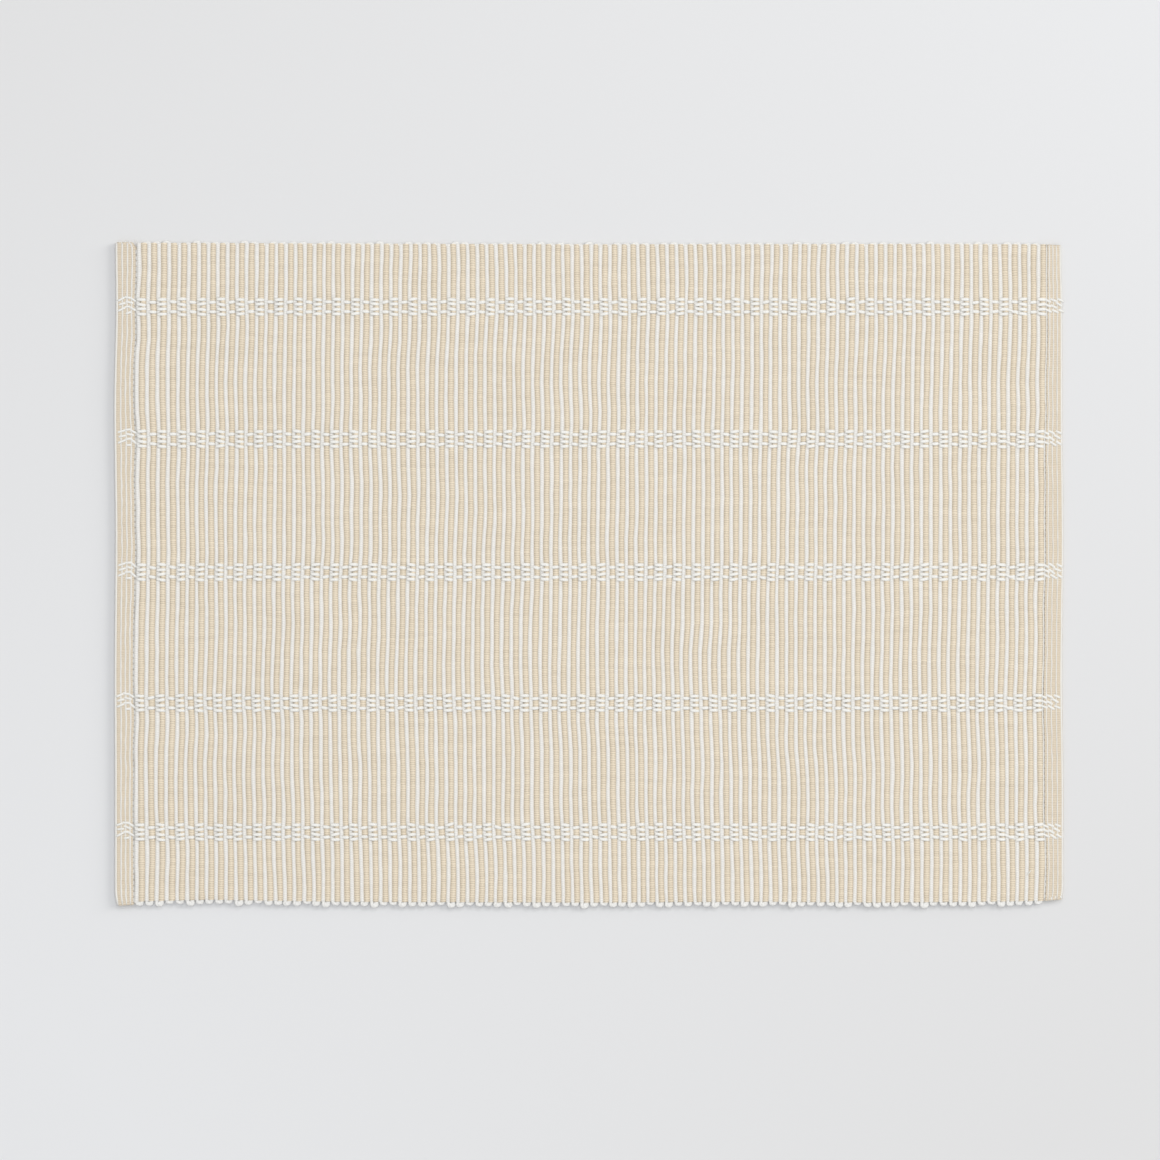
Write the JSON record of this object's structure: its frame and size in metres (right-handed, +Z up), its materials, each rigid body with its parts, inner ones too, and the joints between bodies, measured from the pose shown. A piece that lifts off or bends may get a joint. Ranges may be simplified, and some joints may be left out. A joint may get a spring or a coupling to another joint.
{
  "type": "placemat",
  "caption": "Flat rectangular woven placemat of wide and narrow ribs that run across it, with looped long edges and a narrow hem at each short end.",
  "frame": {"origin": "middle of the mat, on the surface that it lies on", "axes": "+X along the mat's long side, across the ribs; +Y along the ribs; +Z up, out of the mat's upper face"},
  "size_m": [0.5006, 0.353, 0.0029],
  "materials": {
    "cotton": "matt ribbed cotton, beige with white ribs"
  },
  "bodies": {
    "root": {"placemat_cloth": "cotton"}
  },
  "joints": []
}
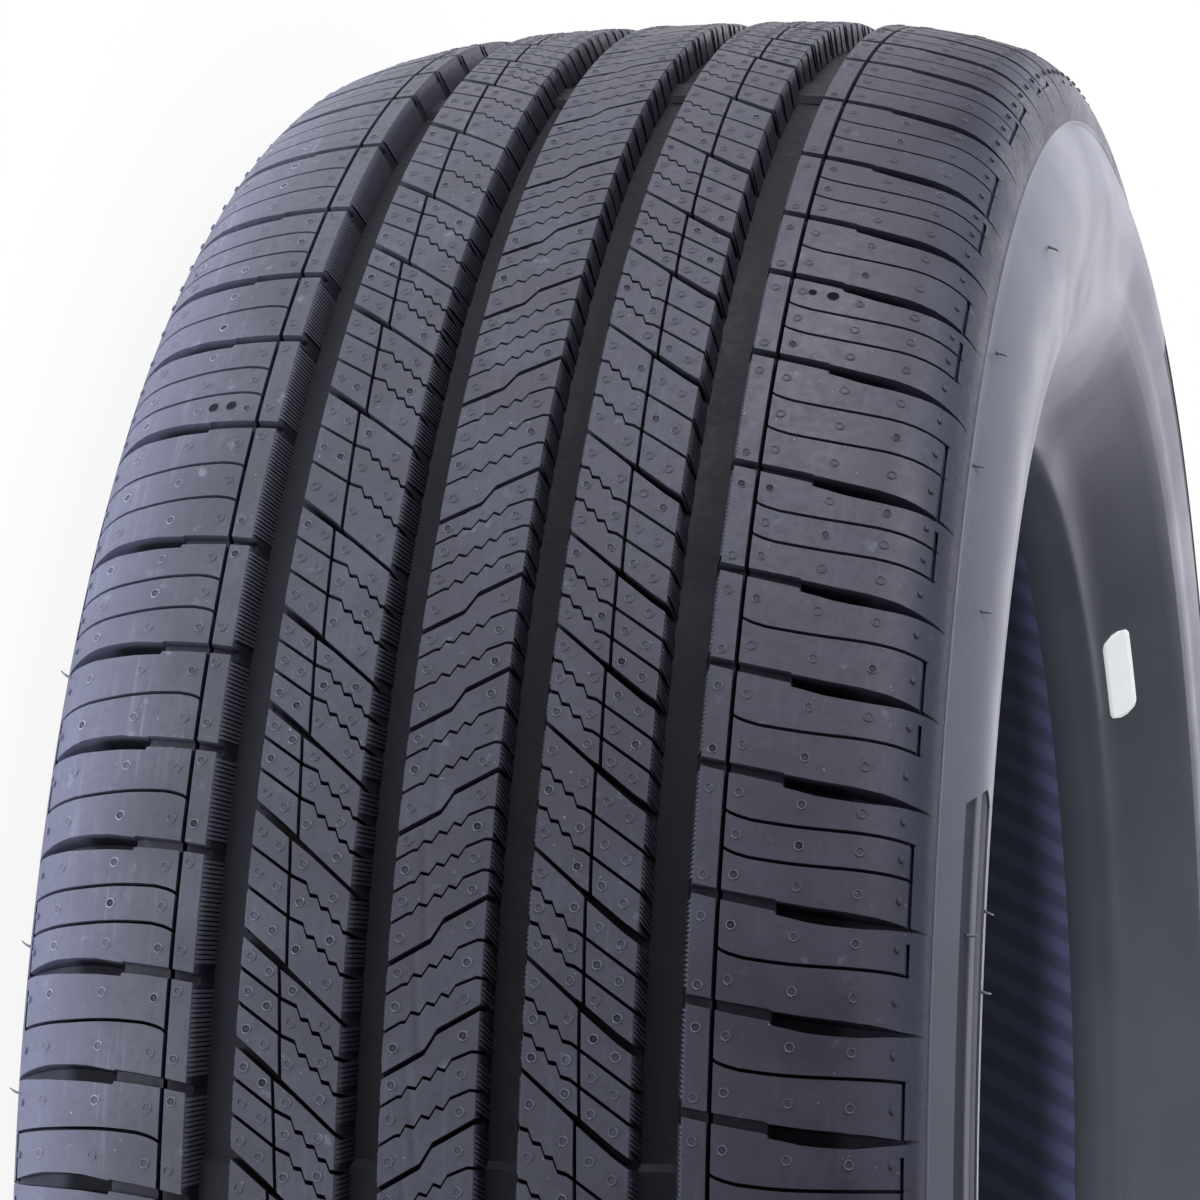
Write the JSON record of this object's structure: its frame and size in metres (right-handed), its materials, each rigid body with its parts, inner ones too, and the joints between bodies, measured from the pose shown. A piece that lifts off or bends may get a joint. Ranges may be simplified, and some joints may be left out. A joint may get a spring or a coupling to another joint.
{
  "type": "car tyre",
  "caption": "Radial car tyre with four wide ring grooves, slanted and kinked rib cuts, cross-grooved shoulders and open beads.",
  "frame": {"origin": "centre of the tyre: on the axle line, half-way between the two sidewalls", "axes": "+Z along the axle line; the tyre lies on the sidewall at -Z; +X is the side of the tread that the picture faces"},
  "size_m": [0.7046, 0.7046, 0.234],
  "materials": {
    "tyre": "satin moulded rubber, carbon black, with a faint blue-grey bloom"
  },
  "bodies": {
    "root": {"tyre": "tyre"}
  },
  "joints": []
}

════

### Problem statement
Extract all of the data shown above and repeat it verbatim.

### Answer to the task
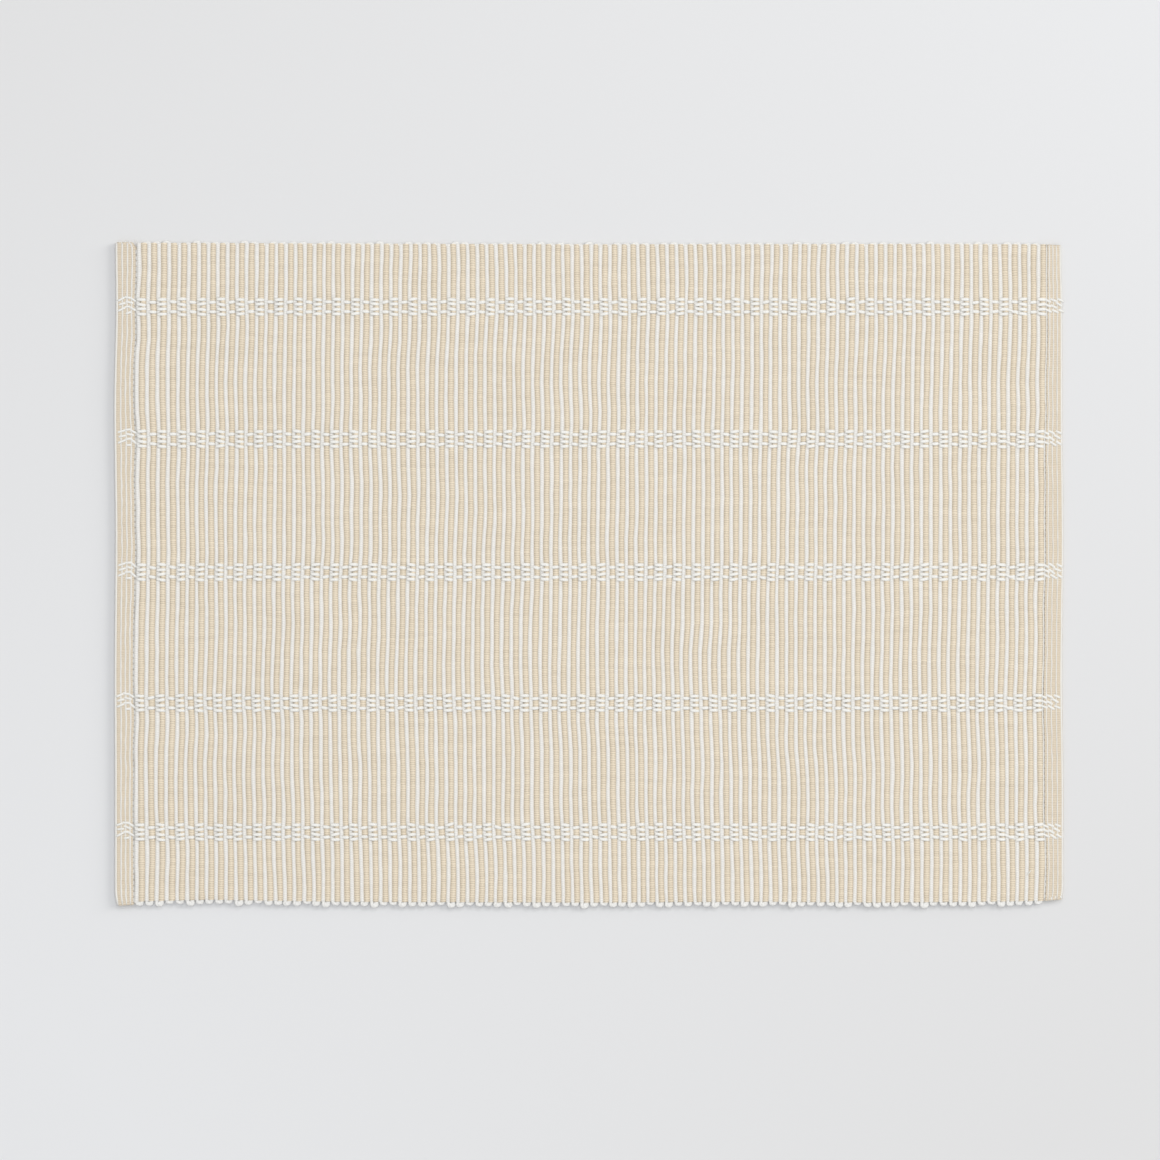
Write the JSON record of this object's structure: its frame and size in metres (right-handed, +Z up), its materials, each rigid body with its parts, inner ones too, and the joints between bodies, measured from the pose shown. A piece that lifts off or bends may get a joint. Ranges may be simplified, and some joints may be left out. A joint may get a spring or a coupling to another joint.
{
  "type": "placemat",
  "caption": "Flat rectangular woven placemat of wide and narrow ribs that run across it, with looped long edges and a narrow hem at each short end.",
  "frame": {"origin": "middle of the mat, on the surface that it lies on", "axes": "+X along the mat's long side, across the ribs; +Y along the ribs; +Z up, out of the mat's upper face"},
  "size_m": [0.5006, 0.353, 0.0029],
  "materials": {
    "cotton": "matt ribbed cotton, beige with white ribs"
  },
  "bodies": {
    "root": {"placemat_cloth": "cotton"}
  },
  "joints": []
}
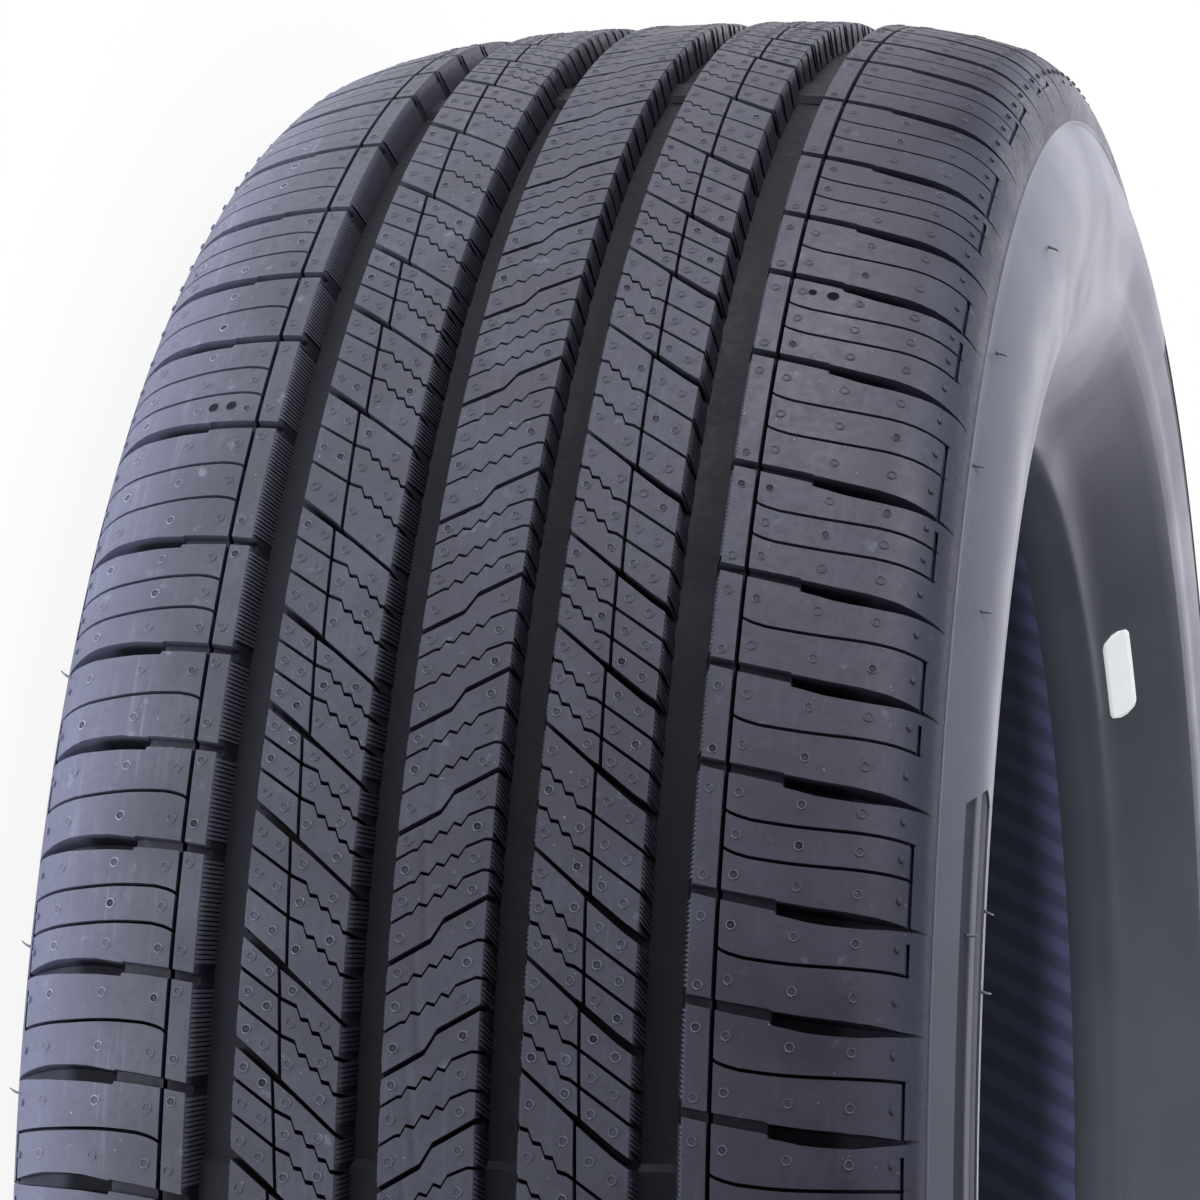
Write the JSON record of this object's structure: its frame and size in metres (right-handed), its materials, each rigid body with its parts, inner ones too, and the joints between bodies, measured from the pose shown. A piece that lifts off or bends may get a joint. Ranges may be simplified, and some joints may be left out. A joint may get a spring or a coupling to another joint.
{
  "type": "car tyre",
  "caption": "Radial car tyre with four wide ring grooves, slanted and kinked rib cuts, cross-grooved shoulders and open beads.",
  "frame": {"origin": "centre of the tyre: on the axle line, half-way between the two sidewalls", "axes": "+Z along the axle line; the tyre lies on the sidewall at -Z; +X is the side of the tread that the picture faces"},
  "size_m": [0.7046, 0.7046, 0.234],
  "materials": {
    "tyre": "satin moulded rubber, carbon black, with a faint blue-grey bloom"
  },
  "bodies": {
    "root": {"tyre": "tyre"}
  },
  "joints": []
}